> [Dataset extract]
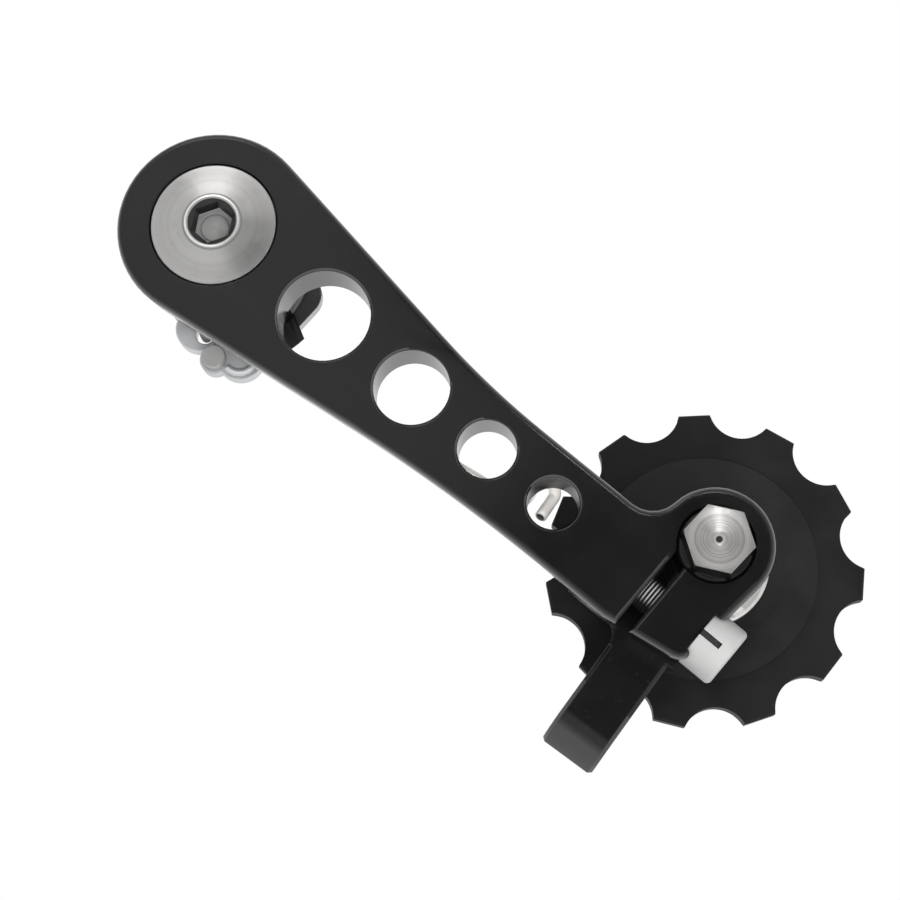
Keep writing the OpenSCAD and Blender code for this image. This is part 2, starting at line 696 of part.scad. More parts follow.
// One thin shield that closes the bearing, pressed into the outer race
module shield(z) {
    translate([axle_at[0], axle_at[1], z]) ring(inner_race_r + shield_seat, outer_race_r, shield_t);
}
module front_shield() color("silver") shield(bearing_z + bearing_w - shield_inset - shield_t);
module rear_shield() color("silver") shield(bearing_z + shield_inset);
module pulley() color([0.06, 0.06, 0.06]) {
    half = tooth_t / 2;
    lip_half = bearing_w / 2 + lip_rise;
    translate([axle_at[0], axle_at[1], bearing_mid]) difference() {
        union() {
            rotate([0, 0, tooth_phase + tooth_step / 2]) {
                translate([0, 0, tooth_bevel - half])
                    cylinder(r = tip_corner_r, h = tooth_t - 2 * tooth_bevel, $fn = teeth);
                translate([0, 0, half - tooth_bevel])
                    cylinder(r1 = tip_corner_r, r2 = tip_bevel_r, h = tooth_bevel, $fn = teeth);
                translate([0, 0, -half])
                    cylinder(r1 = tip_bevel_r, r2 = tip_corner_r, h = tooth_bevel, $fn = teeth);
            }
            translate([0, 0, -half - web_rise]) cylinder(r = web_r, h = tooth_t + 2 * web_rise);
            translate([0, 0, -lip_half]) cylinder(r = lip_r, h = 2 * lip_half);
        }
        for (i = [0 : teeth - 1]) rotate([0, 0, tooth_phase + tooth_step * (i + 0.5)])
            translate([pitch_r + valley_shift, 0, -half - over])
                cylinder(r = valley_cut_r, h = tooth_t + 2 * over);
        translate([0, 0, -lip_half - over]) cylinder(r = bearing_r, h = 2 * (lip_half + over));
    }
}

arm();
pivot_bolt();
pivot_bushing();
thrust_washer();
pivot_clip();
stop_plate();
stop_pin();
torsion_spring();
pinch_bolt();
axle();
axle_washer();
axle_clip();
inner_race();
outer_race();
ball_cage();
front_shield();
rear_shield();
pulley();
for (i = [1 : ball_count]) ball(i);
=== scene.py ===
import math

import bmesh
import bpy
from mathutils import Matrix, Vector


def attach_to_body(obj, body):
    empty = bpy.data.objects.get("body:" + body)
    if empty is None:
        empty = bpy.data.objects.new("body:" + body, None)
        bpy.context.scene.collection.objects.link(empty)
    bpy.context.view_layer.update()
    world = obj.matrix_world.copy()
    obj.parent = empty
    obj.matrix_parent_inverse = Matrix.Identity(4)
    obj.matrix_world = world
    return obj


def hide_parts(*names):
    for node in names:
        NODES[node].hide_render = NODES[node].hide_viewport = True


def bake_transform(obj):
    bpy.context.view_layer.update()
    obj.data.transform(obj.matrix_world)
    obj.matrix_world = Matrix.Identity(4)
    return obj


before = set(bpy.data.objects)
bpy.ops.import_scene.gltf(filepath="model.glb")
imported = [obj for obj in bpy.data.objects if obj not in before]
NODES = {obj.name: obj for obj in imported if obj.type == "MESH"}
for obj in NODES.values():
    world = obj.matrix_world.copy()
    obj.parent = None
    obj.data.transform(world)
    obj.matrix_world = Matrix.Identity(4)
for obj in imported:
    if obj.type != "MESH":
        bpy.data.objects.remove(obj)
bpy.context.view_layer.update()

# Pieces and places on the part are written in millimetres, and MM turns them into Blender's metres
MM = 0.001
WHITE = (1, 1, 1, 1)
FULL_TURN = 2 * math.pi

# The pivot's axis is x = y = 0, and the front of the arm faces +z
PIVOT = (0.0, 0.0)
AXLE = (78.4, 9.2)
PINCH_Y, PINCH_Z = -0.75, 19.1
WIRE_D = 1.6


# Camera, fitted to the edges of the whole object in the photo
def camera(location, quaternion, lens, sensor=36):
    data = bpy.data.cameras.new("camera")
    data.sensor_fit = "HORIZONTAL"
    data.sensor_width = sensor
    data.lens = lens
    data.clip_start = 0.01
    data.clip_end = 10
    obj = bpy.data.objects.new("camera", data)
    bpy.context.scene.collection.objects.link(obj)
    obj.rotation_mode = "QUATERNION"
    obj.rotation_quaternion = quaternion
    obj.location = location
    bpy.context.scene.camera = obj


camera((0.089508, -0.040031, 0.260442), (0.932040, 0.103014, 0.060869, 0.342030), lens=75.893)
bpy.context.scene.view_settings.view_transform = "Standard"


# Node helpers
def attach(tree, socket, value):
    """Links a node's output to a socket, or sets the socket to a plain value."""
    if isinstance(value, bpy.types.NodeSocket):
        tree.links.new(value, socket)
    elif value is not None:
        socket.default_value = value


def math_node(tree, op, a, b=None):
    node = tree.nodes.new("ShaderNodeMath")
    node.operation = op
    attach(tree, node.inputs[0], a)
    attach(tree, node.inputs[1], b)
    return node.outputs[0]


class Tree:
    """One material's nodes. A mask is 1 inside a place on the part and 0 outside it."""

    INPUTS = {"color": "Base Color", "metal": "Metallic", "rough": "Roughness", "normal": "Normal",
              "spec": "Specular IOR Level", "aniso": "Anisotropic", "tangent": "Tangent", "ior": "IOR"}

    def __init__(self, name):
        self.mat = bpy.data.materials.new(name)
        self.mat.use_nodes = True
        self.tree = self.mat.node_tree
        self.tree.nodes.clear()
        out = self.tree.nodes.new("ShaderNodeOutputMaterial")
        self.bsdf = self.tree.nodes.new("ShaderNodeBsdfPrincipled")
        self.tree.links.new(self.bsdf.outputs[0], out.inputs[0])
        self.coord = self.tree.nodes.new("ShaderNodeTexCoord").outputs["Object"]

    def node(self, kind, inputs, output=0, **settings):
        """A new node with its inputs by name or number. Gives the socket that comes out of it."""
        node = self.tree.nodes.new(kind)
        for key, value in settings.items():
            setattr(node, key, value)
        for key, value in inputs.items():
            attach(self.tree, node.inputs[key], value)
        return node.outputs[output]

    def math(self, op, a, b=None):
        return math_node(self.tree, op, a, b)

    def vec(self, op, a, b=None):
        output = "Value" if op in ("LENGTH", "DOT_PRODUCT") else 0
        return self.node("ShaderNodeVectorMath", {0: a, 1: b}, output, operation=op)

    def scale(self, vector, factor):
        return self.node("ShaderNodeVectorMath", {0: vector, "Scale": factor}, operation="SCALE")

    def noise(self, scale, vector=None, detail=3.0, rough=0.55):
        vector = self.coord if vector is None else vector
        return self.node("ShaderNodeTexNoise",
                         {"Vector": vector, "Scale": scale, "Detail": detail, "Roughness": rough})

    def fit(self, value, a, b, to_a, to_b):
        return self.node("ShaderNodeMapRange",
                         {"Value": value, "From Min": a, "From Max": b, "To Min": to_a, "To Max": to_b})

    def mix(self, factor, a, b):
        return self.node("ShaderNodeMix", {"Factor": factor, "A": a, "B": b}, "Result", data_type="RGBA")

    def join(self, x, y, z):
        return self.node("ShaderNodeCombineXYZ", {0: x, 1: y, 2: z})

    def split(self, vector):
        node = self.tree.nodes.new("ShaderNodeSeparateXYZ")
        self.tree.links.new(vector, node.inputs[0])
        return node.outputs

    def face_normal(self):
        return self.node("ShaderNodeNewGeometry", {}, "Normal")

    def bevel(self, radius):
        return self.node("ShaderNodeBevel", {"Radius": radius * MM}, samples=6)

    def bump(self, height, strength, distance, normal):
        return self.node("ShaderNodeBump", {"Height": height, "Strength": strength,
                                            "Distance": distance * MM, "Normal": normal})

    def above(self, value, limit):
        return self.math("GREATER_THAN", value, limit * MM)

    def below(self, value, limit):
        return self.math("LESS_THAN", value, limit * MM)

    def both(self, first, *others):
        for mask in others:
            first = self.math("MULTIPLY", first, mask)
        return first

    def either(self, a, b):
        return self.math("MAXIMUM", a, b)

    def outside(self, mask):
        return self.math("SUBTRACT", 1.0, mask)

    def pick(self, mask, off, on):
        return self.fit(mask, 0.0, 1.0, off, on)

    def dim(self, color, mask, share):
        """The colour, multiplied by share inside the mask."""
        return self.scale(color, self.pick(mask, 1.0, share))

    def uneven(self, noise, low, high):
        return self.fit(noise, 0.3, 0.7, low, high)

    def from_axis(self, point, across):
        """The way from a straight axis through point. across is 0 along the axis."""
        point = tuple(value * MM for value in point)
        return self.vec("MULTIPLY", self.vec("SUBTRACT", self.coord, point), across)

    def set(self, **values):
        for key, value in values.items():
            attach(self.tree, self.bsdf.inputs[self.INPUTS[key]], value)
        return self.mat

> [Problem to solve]
From the opening line of the data above through the line that contains "import math", please print each line as it stands and only those lines.

> [Solution for this task]
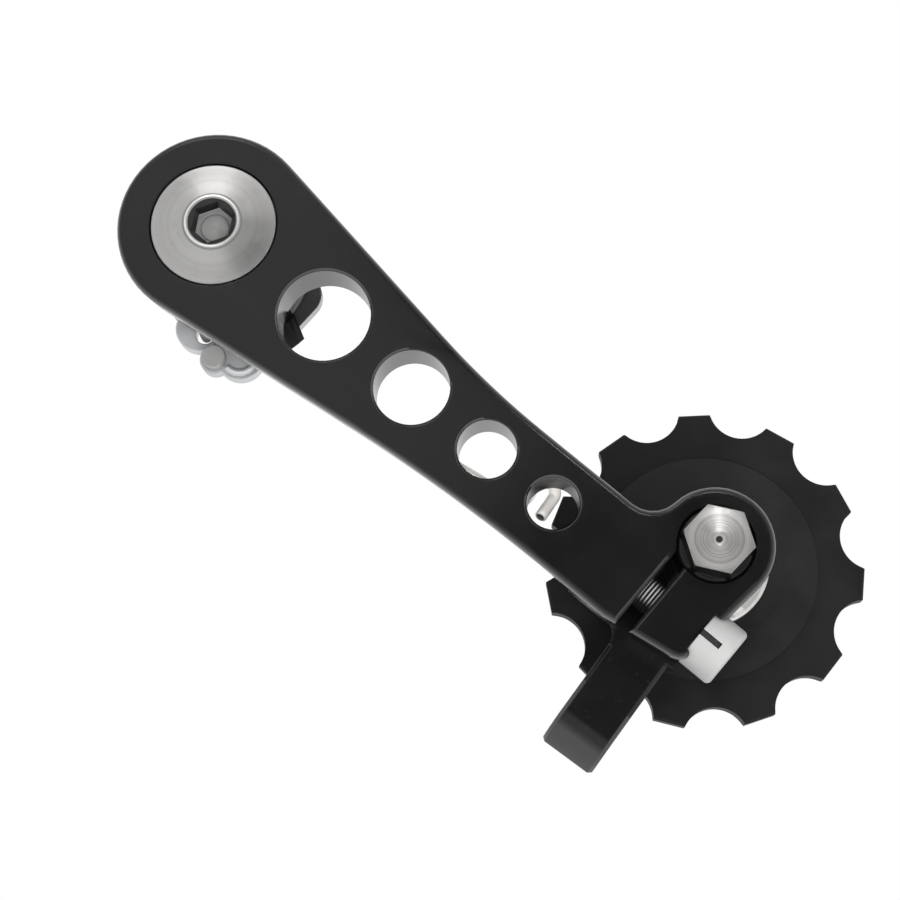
Keep writing the OpenSCAD and Blender code for this image. This is part 2, starting at line 696 of part.scad. More parts follow.
// One thin shield that closes the bearing, pressed into the outer race
module shield(z) {
    translate([axle_at[0], axle_at[1], z]) ring(inner_race_r + shield_seat, outer_race_r, shield_t);
}
module front_shield() color("silver") shield(bearing_z + bearing_w - shield_inset - shield_t);
module rear_shield() color("silver") shield(bearing_z + shield_inset);
module pulley() color([0.06, 0.06, 0.06]) {
    half = tooth_t / 2;
    lip_half = bearing_w / 2 + lip_rise;
    translate([axle_at[0], axle_at[1], bearing_mid]) difference() {
        union() {
            rotate([0, 0, tooth_phase + tooth_step / 2]) {
                translate([0, 0, tooth_bevel - half])
                    cylinder(r = tip_corner_r, h = tooth_t - 2 * tooth_bevel, $fn = teeth);
                translate([0, 0, half - tooth_bevel])
                    cylinder(r1 = tip_corner_r, r2 = tip_bevel_r, h = tooth_bevel, $fn = teeth);
                translate([0, 0, -half])
                    cylinder(r1 = tip_bevel_r, r2 = tip_corner_r, h = tooth_bevel, $fn = teeth);
            }
            translate([0, 0, -half - web_rise]) cylinder(r = web_r, h = tooth_t + 2 * web_rise);
            translate([0, 0, -lip_half]) cylinder(r = lip_r, h = 2 * lip_half);
        }
        for (i = [0 : teeth - 1]) rotate([0, 0, tooth_phase + tooth_step * (i + 0.5)])
            translate([pitch_r + valley_shift, 0, -half - over])
                cylinder(r = valley_cut_r, h = tooth_t + 2 * over);
        translate([0, 0, -lip_half - over]) cylinder(r = bearing_r, h = 2 * (lip_half + over));
    }
}

arm();
pivot_bolt();
pivot_bushing();
thrust_washer();
pivot_clip();
stop_plate();
stop_pin();
torsion_spring();
pinch_bolt();
axle();
axle_washer();
axle_clip();
inner_race();
outer_race();
ball_cage();
front_shield();
rear_shield();
pulley();
for (i = [1 : ball_count]) ball(i);
=== scene.py ===
import math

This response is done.